La méthode, donc, sortie de la fenêtre de l’illuminisme, rentre par la porte du romantisme et se définit, pour tous les deux, par des stratégies précises : dans le cas de Schumann le renouvellement passe à travers des éléments descriptifs extra-musicaux, qui modulent la forme selon une dimension narrative et, au moins en apparence, faite d’images concrètes. Pour Chopin, au contraire, il semble que l’impulsion avant-gardiste doive être contenue dans des formes traditionnelles, Sonate, Etude, le même Nocturne (qui vantait les mérites du précédent de l’Irlandais Field), voire celles du dix-huitièmes siècle comme le prélude, rétives à toute intention descriptive, volontairement abstraites. 
En voulant réduire la champ du visible à un “coeur de la romantik” qui bat en faveur du prince piano –d’avantage pour Schumann naturellement puisque Chopin a composé exclusivement pour la bien-aimé clavier –l’ensemble des deux catalogues pianistiques révèle une adhésion empreinte de sympathie au morceau de courte durée –mieux adapté à l’aspect foudroyant de l’émotion sans développement – que la méthode organise toutefois en cycles.

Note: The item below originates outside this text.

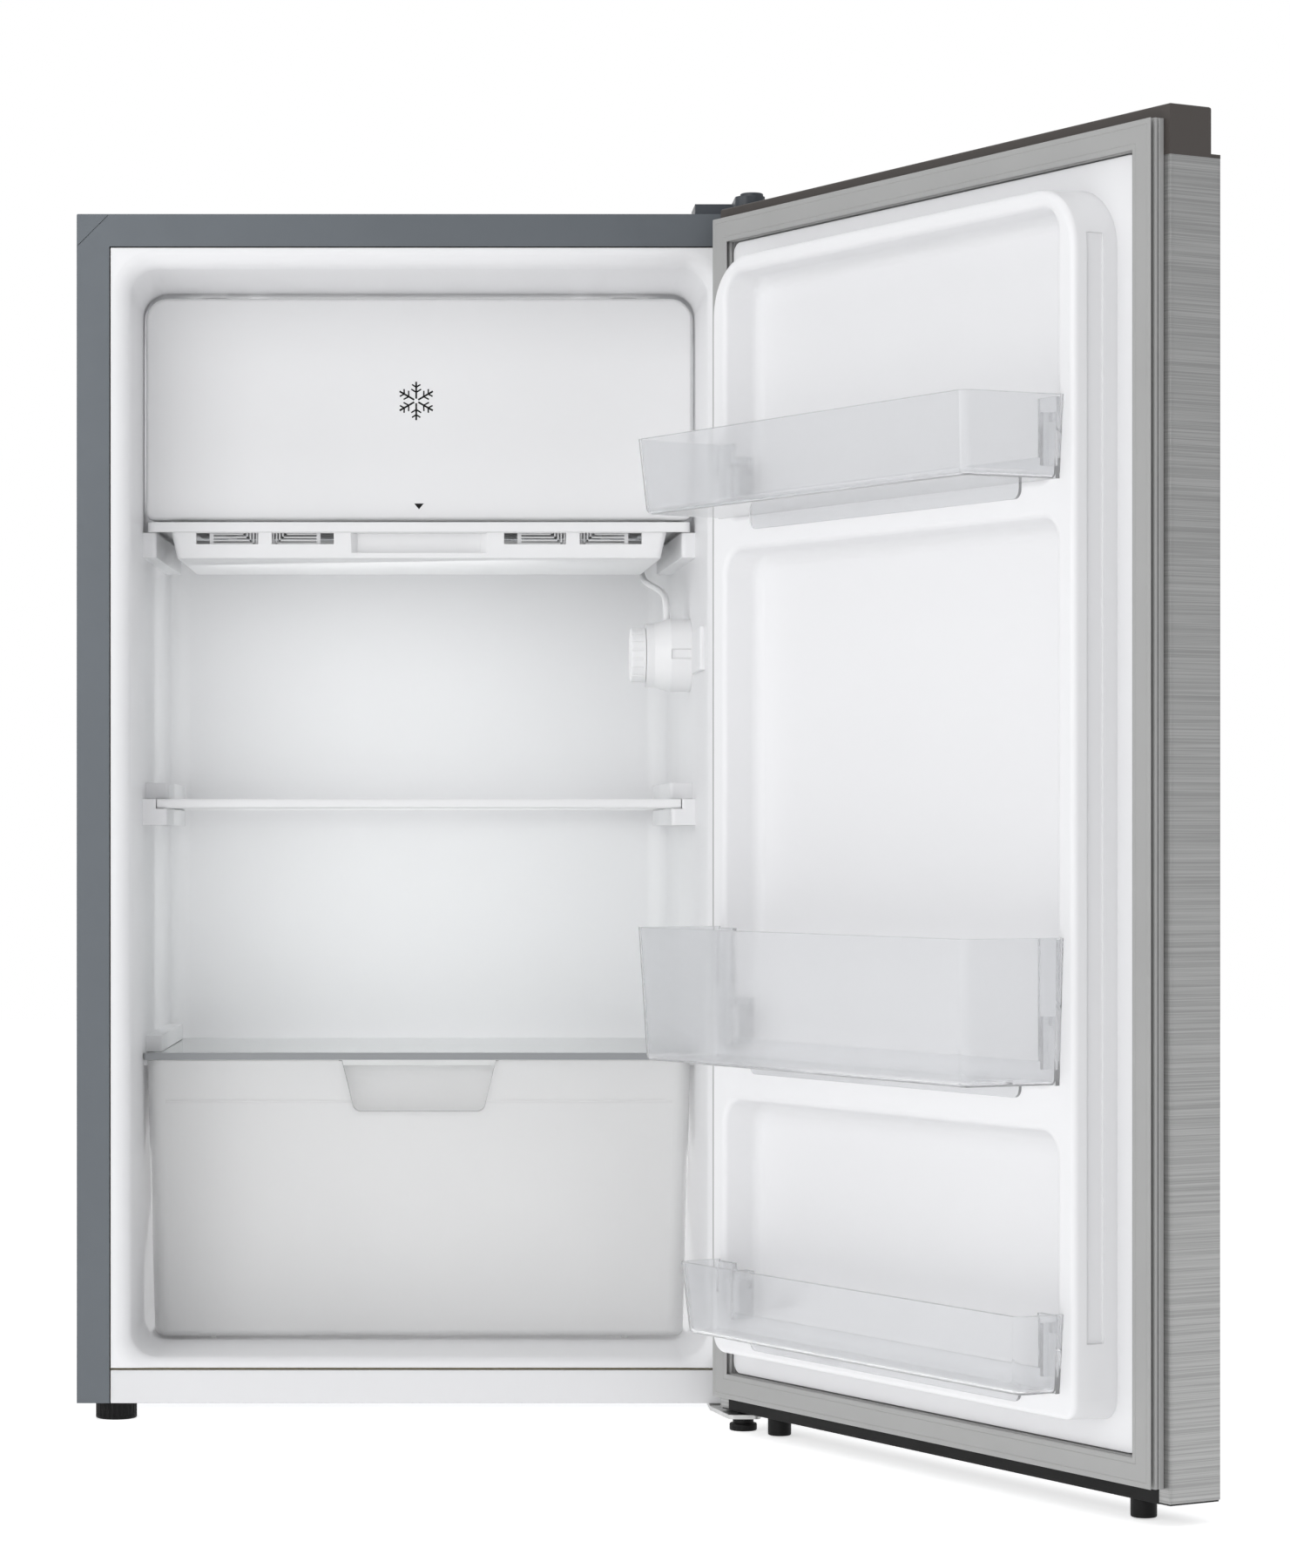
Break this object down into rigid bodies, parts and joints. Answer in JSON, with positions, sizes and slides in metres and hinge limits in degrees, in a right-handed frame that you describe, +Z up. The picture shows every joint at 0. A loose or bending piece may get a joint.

Mais le résultat expressif semble finalement renverser les objectifs en une sorte de chiasme rhétorique, pour lequel l’abstrait Chopin prend des teintes descriptives, tandis que le descriptif Schumann ne peut qu’être philosophiquement allemand. La variété aux multiples facettes du Carnaval cache en fait « le sens plus profond de l’existence, son perpétuel devenir (la fête), sa multiplicité (les masques), la solitude de l’homme (Aveu) l’accord joyeux que les hommes savent chercher et trouver au cours du temps, sous le signe d’un nihilisme voilé » (G.Rausa) . Au contraire dans les Etudes l’élément technique distillé finit par faire allusion à un principe qui de manière voilé relève de l’art du paysage, tout comme, dans l’art de la peinture le fond devient centre de l’attention : l’eau s’écoule dans les arpèges de l’étude en la bémol, un air léger souffle dans le second numéro de l’anthologie ; la terre s’exprime dans les accord pesants et matériels du troisième, et le feu ( précisément un « Presto con fuoco ») se répand dans le troisième : prophétie d’un sentiment romantique qui se dissout dans les analogies raffinées d’un impressionnisme. Dans peu de temps ce sera le tour des « vivantes colonnes » de Baudelaire.